About Me

Find out more about me here.

10 September 2010

The Labeling of Elite Liberal Arts "Colleges"

The school where I work, officially "Georgia College & State University," is ironically taking procedural steps to unofficially "re-brand" the school as simply "Georgia College"--sans the "& State University." You can read more about it here. I had heard from colleagues about a previous and contentious official move to change the school name to just "Georgia College." This initiative was met with a lot of anger from students and alumni who argued that, without the "university" part of the label, it sounded like a junior or community "college." The first time I heard this, I was a bit incredulous as the reasoning seemed backward. I informally chatted with three of my classes today[1], and they all agreed that "university" sounded prestigious while "college" sounded cheap. I decided to look into this a little further.

The stated vision of the college begins as follows:

As the state's designated public liberal arts university, Georgia College & State University is committed to combining the educational experiences typical of esteemed private liberal arts colleges with the affordability of public higher education.
What about these typical esteemed liberal arts colleges? Admittedly, the U.S. News & World Report college rankings are problematic, but because they are partially based on the opinions of the administrators of these liberal arts institutions themselves, they can at least serve as an approximation of a list of national elite liberal arts colleges.

Of the top 100 ranked liberal arts colleges, 80% use the word "college" in their official name. All of the top 10 are "colleges." [2][3][4] This raises several questions for me. Why don't the students and alumni here believe that "college" is more prestigious than "university?" Do they not understand or agree with our liberal arts mission? Is it perhaps the influence of the other nearby state schools like the University of Georgia or the notoriety of other nationally recognized "universities" (and their athletic programs)?
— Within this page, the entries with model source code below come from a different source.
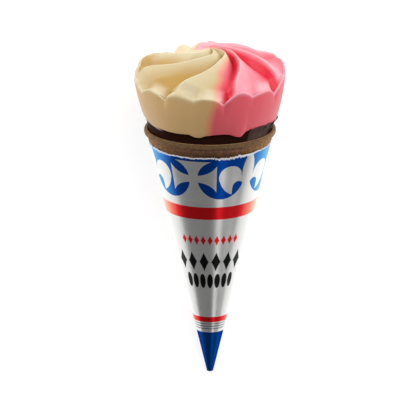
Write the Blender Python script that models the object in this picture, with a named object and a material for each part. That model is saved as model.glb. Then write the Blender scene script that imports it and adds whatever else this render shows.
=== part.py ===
"""An ice cream cone lying on its side with the shown side up.

A two-flavour rosette of ice cream stands in a rolled wafer cone with a chocolate
lining and a printed foil sleeve. The cone lies on small flats along its underside.
Every size below is in millimetres or degrees; the model itself is in metres, +Z up,
with the ice cream end toward +Y and the tip toward -Y.

Inside the functions, a place on the cone is given as three values: the distance r
from the cone's axis, the angle round the axis (zero on the shown side, growing to
the right) and the height z along the axis above the wafer's rim.
"""

import math

import bmesh
import bpy

# Scale
MM = 0.001

# Foil sleeve
CONE_HALF_ANGLE = 13.57
SLEEVE_RADIUS_AT_RIM = 27.67
SLEEVE_WALL = 0.47
SLEEVE_TIP_Z = -108.9
SLEEVE_INNER_END_Z = -105.4
SLEEVE_EDGE_FRONT_Z = -5.9
SLEEVE_EDGE_SIDE_DROP = 1.6
SLEEVE_EDGE_TEAR = 0.32

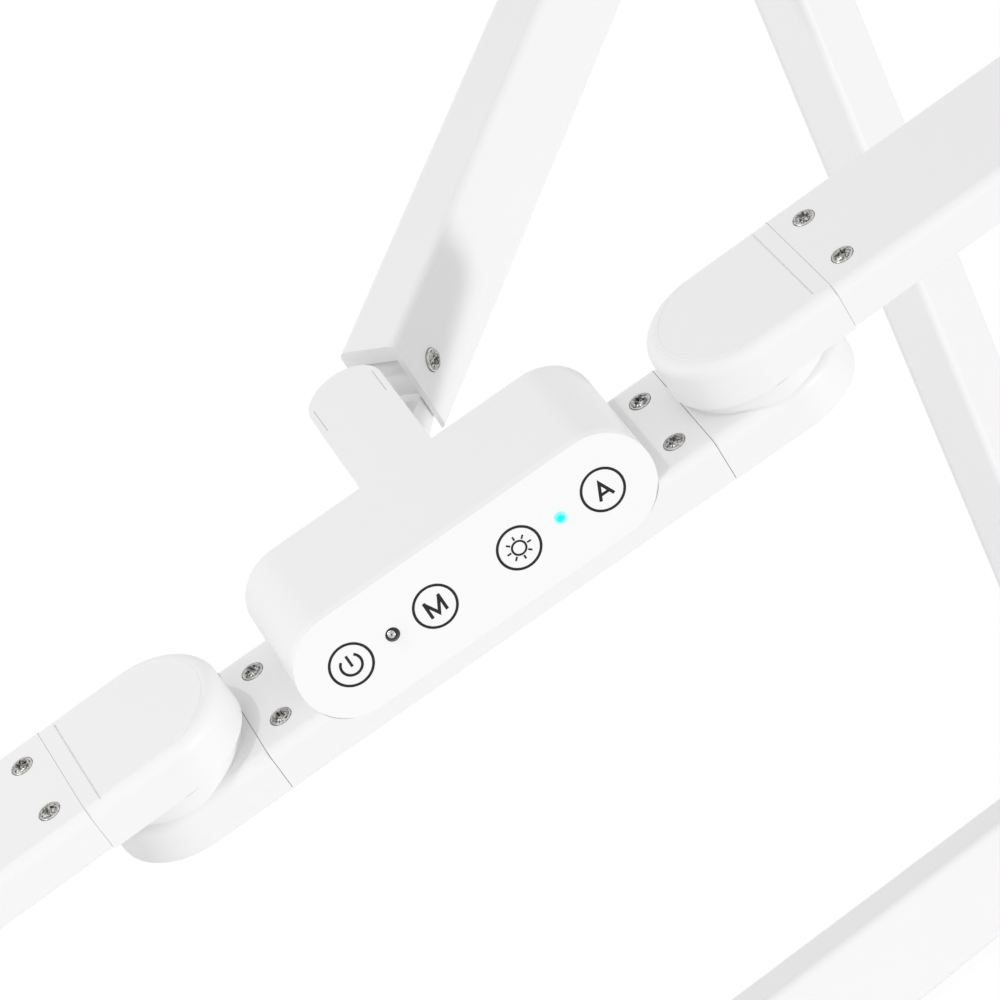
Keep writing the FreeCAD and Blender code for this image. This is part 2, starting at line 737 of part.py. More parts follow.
bracket.pocket("XY_Plane", [circle("0", "knuckle_reach", "swivel_pin_radius + run_clearance / 2")],
               "%s - cut_over" % KNUCKLE_FOOT, "%s + swivel_pin_grip" % KNUCKLE_FOOT)
bracket.pocket("XY_Plane", [circle(x, "bracket_leg_front - bracket_screw_inset",
                                   "screw_shank_radius + run_clearance")
                            for x in ("bracket_screw_spread", "-bracket_screw_spread")],
               "-cut_over", "bracket_foot_thick")
bracket.place()

bracket_seat = shift(y=S["bracket_leg_front"] - S["bracket_screw_inset"], z=S["bracket_foot_thick"])
bracket_places = [HEAD.multiply(bracket_seat).multiply(shift(x=side * S["bracket_screw_spread"]))
                  for side in (-1, 1)]
FLIP = turned(AXIS_X, 180)
housing_seats = [shift(side * S["housing_screw_reach"], S["housing_screw_back"], -S["bar_roof"])
                 for side in (-1, 1)]
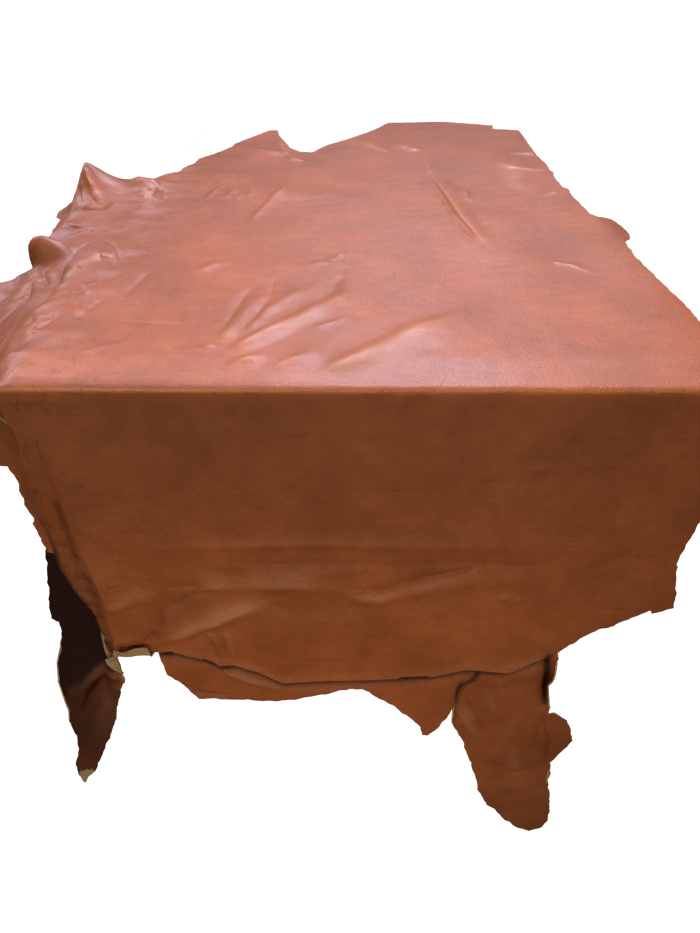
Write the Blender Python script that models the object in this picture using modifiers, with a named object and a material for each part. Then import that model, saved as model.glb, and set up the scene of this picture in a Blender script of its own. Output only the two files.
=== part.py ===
"""A whole leather hide laid over the end of a plain trestle table.

The hide is one cut piece of leather. It lies grain side up on the table top, turns over the table's front edge
and hangs there with its leg and shank, while its belly margin droops over the left edge. It is cut flat as an
outline, filled with points, draped by a function and thickened.

Units are metres, +Z is up. Tables of the flat hide are in millimetres: "across" runs to the right, and "along"
is 0 at the table's front edge, positive towards the far end and negative down the hanging panel.
"""
import math

import bmesh
import bpy
import numpy as np
from mathutils import Vector, geometry

# Table
TABLE_HEIGHT = 0.910
TABLE_LEFT = -0.410
TABLE_RIGHT = 0.452
TABLE_LENGTH = 1.580
TOP_THICKNESS = 0.036
TOP_EDGE_RADIUS, TOP_EDGE_SEGMENTS = 0.017, 4
TRESTLE_ALONG = (0.760, 1.360)
HEAD_WIDTH, HEAD_DEPTH, HEAD_INSET = 0.060, 0.080, 0.040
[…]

[1] Two are freshman-level, and one is junior/senior-level.
[2] The most highly ranked non-"college" comes in at 12.
[3] 17% are universities, 2% are academies, and 1% is an institute.
[4] Among the top 100 ranked institutions the U.S. News & World Report labels "national universities" (i.e. research-1) only 3% primarily use the word "college" in their official name.


  1. Well, since we belong to COPLAC, it only seems right.

    I think you last reason is the most accurate one. I also think that people in the Southeast are less familiar than, say, people in the Northeast, with the idea of a liberal arts college.

    I hope it goes through soon. I know the President has been working on this for a while (look at how the & State University part is deemphasized on the school's website). I think it's cumbersome, mellifluous, confusing, and in the end, embarrassing.

  2. I think that there is a big difference in exposure between the top national universities and the top liberal arts schools. If you told a random person on the street that you went to Harvard, Princeton, or Yale they would likely be impressed. If you told the same person that you went to Williams, Amherst, or Swarthmore, they are more likely to ask, "where?" The high status of these colleges, then, seems to be more localized. Given this it is somewhat strange that so many people in the US refer to going to "college" while many around the world refer to going to "university."